I view HDCCX as something of another evolution in commodity mutual funds. That doesn't mean it is foolproof or risk-free or any of those things, certainly, but simply that it has a few more tools to work with than most. I don't believe there's anything quite like it, as most commodity mutual funds that I'm aware of are passively managed and long-only. But again, it falls upon the management to be able to take advantage of the added flexibility and especially the use of leverage. I like USCI and GCC as commodity ETFs, but the former trades in a volatile fashion and both are passively managed, but I do think they are excellent examples of commodity ETFs.
Thanks to chris regarding the AQR availability at Fido. I have AQR International and AQR Risk Parity, but would consider AQR Managed Futures if space opened up.
Maurice, The ticker symbol for AQR Managed Futures CL N is AQMNX. With the exception of AQR Risk Parity, which Scott mentioned in other posts on Fundalarm and you can get at low min at ETrade, most AQR funds you can get for lower minimums at Fidelity NTF. That is the platform I use. Best of Luck.

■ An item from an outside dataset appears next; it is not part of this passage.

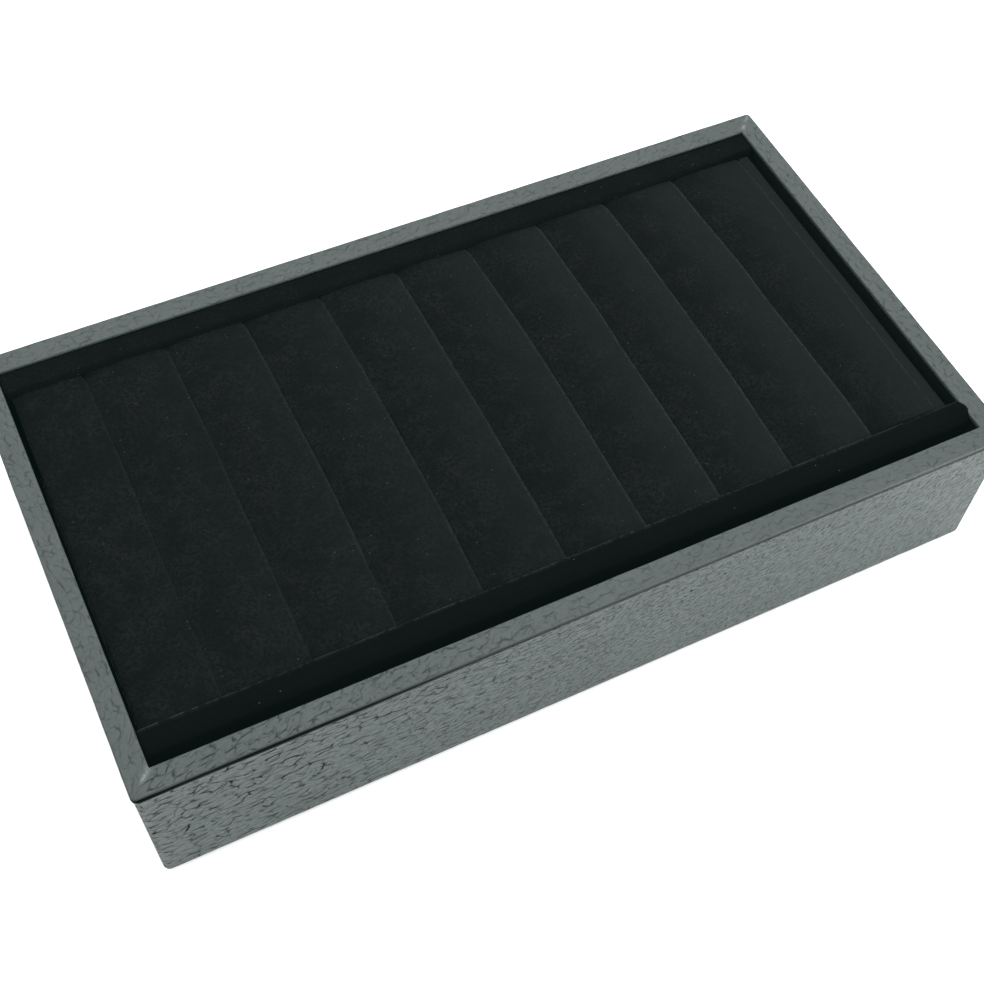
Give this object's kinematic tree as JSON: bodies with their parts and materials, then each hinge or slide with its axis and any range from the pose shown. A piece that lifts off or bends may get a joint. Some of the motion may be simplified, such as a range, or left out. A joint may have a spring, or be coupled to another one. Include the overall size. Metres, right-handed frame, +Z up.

Risk Parity, International, Global and Diversified Arbitrage are NTF/No minimum at Etrade for IRA's (non-IRAs are $5K for the other 3 or $1M for Risk Parity; Managed Futures is actually $5K NTF at Etrade for either/or; the rest (the momentum funds) are $1M+.
And additionally, I'm not saying that the AQR funds are the bestest funds ever, but I think they're very good and in terms of momentum and alternatives, I have a lot of confidence in Cliff Asness and company over the long haul.
So Scott, if you don't mind my asking, how exactly is your retirement portfolio structured. Are you more than 10% invested in alternatives, and how did you decide on that particular allocation.
My allocation changes frequently and one of my goals for the next few years is to be a little less active. However, my portfolio will likely not be streamlined any time soon - there are quite a few small positions and some small to the point of considered as "taste tests" (Forward L/S Credit Analysis). I definitely do not run a concentrated portfolio (emphasis on that part), or follow traditional allocation strategies (not that there's anything wrong with either.)
Alternatives as a part of the overall portfolio (IRA + taxable) are likely, depending on what qualifies as "alternatives" (I wouldn't include something like AQR Risk Parity, as I'd call that more of an allocation fund) are probably at 15-17% and possibly a bit higher.
Alternatives (as well as a few minor ultrashort hedges) serve to dampen volatility from the more (potentially) volatile aspects of the portfolio, such as invididual (both foreign and US) stocks, EM funds and commodity funds.
I think for me investing largely revolves around core long-term themes (commodities, EM and some smaller themes at times, such as infrastructure and one or two other minor ones), along with a portion of more generalized investments and support/alternatives. The allocation to "core themes" may be reduced at times and then that money heads to more generalized investments and if there was a time when there were no larger themes of interest, more money would be in generalized investments.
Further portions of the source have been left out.